▶ _Material_:
____
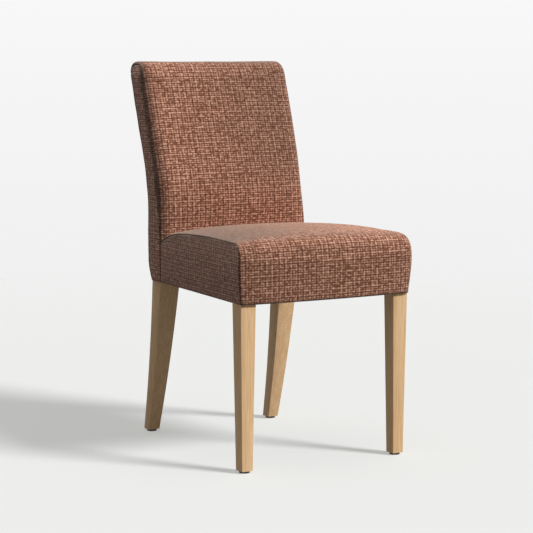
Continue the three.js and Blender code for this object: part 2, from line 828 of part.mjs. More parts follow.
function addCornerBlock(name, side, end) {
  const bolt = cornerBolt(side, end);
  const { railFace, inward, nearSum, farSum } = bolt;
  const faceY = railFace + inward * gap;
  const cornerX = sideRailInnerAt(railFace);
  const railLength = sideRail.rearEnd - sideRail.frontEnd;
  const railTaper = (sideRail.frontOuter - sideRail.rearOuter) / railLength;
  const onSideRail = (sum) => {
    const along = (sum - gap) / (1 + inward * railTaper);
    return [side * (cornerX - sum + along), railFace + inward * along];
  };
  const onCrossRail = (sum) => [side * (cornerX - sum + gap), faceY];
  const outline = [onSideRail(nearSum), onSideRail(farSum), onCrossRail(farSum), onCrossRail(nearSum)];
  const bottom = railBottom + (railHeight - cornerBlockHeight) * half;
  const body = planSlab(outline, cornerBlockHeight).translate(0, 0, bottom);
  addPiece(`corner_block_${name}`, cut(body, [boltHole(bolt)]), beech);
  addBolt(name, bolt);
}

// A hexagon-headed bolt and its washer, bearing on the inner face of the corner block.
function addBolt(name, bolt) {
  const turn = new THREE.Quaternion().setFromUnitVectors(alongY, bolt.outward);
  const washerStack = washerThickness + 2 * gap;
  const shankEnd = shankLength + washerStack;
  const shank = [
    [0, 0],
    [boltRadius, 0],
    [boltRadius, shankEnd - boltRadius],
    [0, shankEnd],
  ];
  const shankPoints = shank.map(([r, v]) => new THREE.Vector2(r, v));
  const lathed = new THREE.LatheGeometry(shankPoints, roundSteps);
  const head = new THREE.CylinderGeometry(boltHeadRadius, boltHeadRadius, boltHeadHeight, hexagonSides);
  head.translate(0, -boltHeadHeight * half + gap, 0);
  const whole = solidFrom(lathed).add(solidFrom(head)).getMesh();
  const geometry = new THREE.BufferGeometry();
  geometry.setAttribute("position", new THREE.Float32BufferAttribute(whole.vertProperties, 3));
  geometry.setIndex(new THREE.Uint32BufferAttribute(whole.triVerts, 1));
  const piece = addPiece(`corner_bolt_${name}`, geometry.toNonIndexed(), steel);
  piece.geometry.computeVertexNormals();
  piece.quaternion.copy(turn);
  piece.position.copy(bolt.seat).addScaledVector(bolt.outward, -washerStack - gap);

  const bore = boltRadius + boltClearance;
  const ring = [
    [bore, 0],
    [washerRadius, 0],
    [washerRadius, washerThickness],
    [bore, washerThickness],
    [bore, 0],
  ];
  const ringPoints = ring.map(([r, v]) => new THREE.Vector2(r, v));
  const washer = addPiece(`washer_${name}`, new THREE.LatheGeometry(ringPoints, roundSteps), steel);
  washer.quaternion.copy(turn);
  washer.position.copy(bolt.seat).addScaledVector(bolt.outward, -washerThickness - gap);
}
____
▶ _Problem details_:
Reproduce the complete set of lines precisely as supplied.

▶ _Answer for this exercise_:
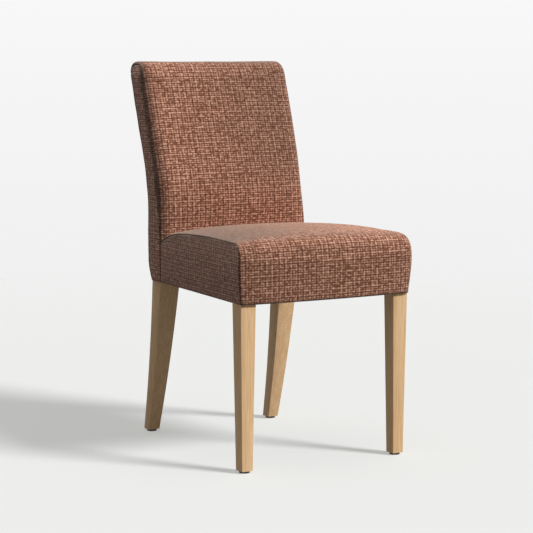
Continue the three.js and Blender code for this object: part 2, from line 828 of part.mjs. More parts follow.
function addCornerBlock(name, side, end) {
  const bolt = cornerBolt(side, end);
  const { railFace, inward, nearSum, farSum } = bolt;
  const faceY = railFace + inward * gap;
  const cornerX = sideRailInnerAt(railFace);
  const railLength = sideRail.rearEnd - sideRail.frontEnd;
  const railTaper = (sideRail.frontOuter - sideRail.rearOuter) / railLength;
  const onSideRail = (sum) => {
    const along = (sum - gap) / (1 + inward * railTaper);
    return [side * (cornerX - sum + along), railFace + inward * along];
  };
  const onCrossRail = (sum) => [side * (cornerX - sum + gap), faceY];
  const outline = [onSideRail(nearSum), onSideRail(farSum), onCrossRail(farSum), onCrossRail(nearSum)];
  const bottom = railBottom + (railHeight - cornerBlockHeight) * half;
  const body = planSlab(outline, cornerBlockHeight).translate(0, 0, bottom);
  addPiece(`corner_block_${name}`, cut(body, [boltHole(bolt)]), beech);
  addBolt(name, bolt);
}

// A hexagon-headed bolt and its washer, bearing on the inner face of the corner block.
function addBolt(name, bolt) {
  const turn = new THREE.Quaternion().setFromUnitVectors(alongY, bolt.outward);
  const washerStack = washerThickness + 2 * gap;
  const shankEnd = shankLength + washerStack;
  const shank = [
    [0, 0],
    [boltRadius, 0],
    [boltRadius, shankEnd - boltRadius],
    [0, shankEnd],
  ];
  const shankPoints = shank.map(([r, v]) => new THREE.Vector2(r, v));
  const lathed = new THREE.LatheGeometry(shankPoints, roundSteps);
  const head = new THREE.CylinderGeometry(boltHeadRadius, boltHeadRadius, boltHeadHeight, hexagonSides);
  head.translate(0, -boltHeadHeight * half + gap, 0);
  const whole = solidFrom(lathed).add(solidFrom(head)).getMesh();
  const geometry = new THREE.BufferGeometry();
  geometry.setAttribute("position", new THREE.Float32BufferAttribute(whole.vertProperties, 3));
  geometry.setIndex(new THREE.Uint32BufferAttribute(whole.triVerts, 1));
  const piece = addPiece(`corner_bolt_${name}`, geometry.toNonIndexed(), steel);
  piece.geometry.computeVertexNormals();
  piece.quaternion.copy(turn);
  piece.position.copy(bolt.seat).addScaledVector(bolt.outward, -washerStack - gap);

  const bore = boltRadius + boltClearance;
  const ring = [
    [bore, 0],
    [washerRadius, 0],
    [washerRadius, washerThickness],
    [bore, washerThickness],
    [bore, 0],
  ];
  const ringPoints = ring.map(([r, v]) => new THREE.Vector2(r, v));
  const washer = addPiece(`washer_${name}`, new THREE.LatheGeometry(ringPoints, roundSteps), steel);
  washer.quaternion.copy(turn);
  washer.position.copy(bolt.seat).addScaledVector(bolt.outward, -washerThickness - gap);
}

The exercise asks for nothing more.